For 2020-21, the overall grant allocation for local bodies was Rs 90,000 crore, of which the FC recommended cities get 32.5%, which total Rs 29,250 crore.

Increased fund allocation to cities

With India urbanising so rapidly, and urban (city) population expected to grow from about 400 million currently to over 600 million by 2030 and over 800 million by 2050, there are urgent demands for developing and upgrading urban infrastructure services such as roads, sewerage, street lights, waste management & treatment facilities and water bodies, among others.

The overall investment required for the same for 2011-2031 is estimated at Rs 39.2 lakh crore. However, ULBs that bear a large percentage of this expenditure obligation currently do not generate sufficient own revenues—such as property tax and user charges—to finance this expenditure, even after considering fiscal transfers and various forms of assistance from central and state governments.

Greater fund allocations from the 15th FC, therefore, become very important as they will have significant fiscal impact on city finances, especially for India’s smaller cities, where a substantial portion of ULBs’ receipts (in some cases as high as 90%) still comes from grants.

Data-driven governance reforms for India’s municipalities

Besides increased fund allocation to cities (ULBs), the 15th FC is also paving the way for bold, data-driven governance reforms for India’s municipalities, foremost of which are the two entry conditions for every municipality to be able to access the 15th FC grants.

Taken together, these two basic yet crucial reform conditions could lay a strong foundation for both own revenue enhancement of municipalities as well as their financial accountability.

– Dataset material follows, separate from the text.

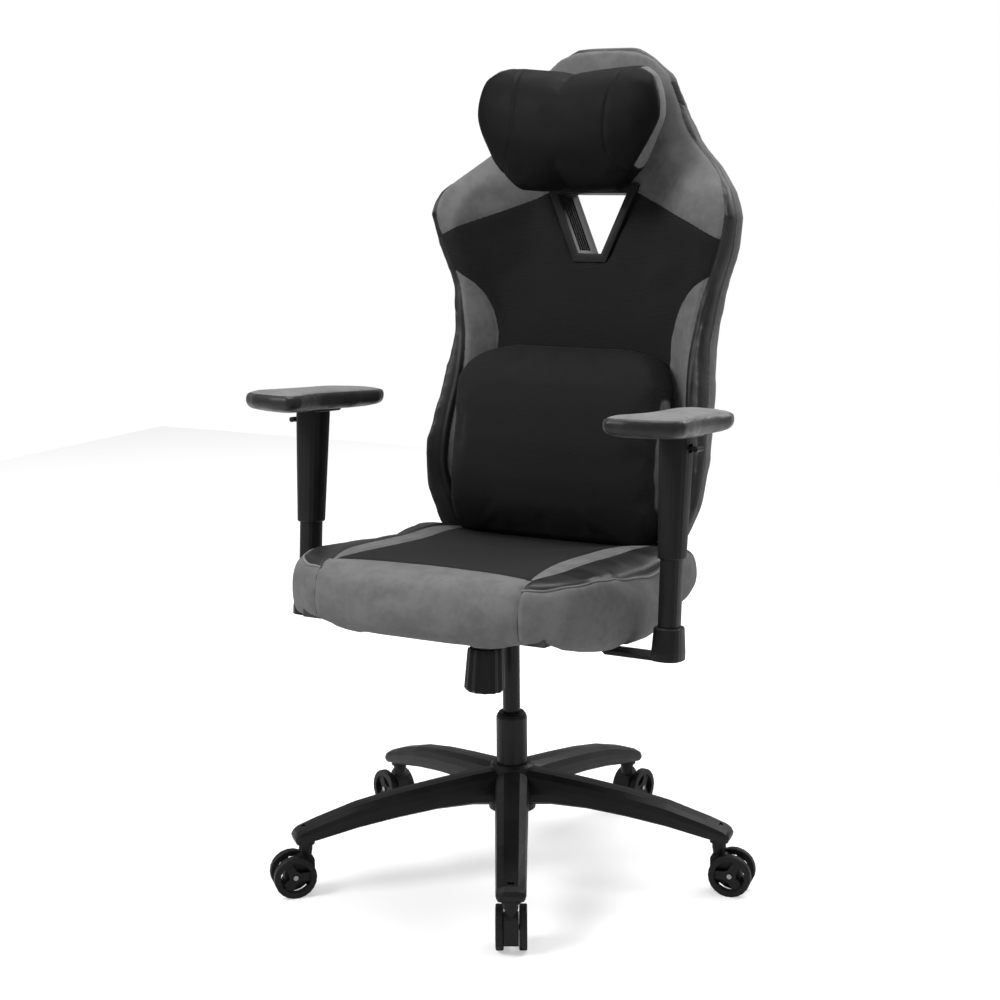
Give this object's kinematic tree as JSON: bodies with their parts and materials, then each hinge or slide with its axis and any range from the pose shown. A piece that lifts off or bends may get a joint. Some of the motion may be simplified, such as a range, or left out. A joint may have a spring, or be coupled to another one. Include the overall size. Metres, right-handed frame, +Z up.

They will also likely drive more informed policy-making and improved relationship (for municipalities) with key external stakeholders including multilateral financial institutions, credit rating agencies and large infrastructure investors (especially for future fund raising including municipal bond issuances).

Changes suggested by the 15th Finance commission

The 15th Finance Commission has approached the Ministry of Finance on the performance model for municipal corporations for setting up a sound financial footing in covering their operational expenses at an affordable level. The commission in its interim report has suggested the following changes to bring reforms to the financial governance of India’s municipalities.

  1. Increasing the overall financial disbursement for municipalities from the existing 30 per cent to 40 percent, in phases.
  2. It has set two very important conditions for all municipalities, for receiving grants.
  3. 100 percent outcome-based funding to 50 million-plus urban agglomerations. Conditions emphasize specifically air quality, water supply, and sanitation.
  4. It has recommended a common digital platform for municipal accounts. This will give a consolidated view of municipal finances and sectoral outlays at the state level.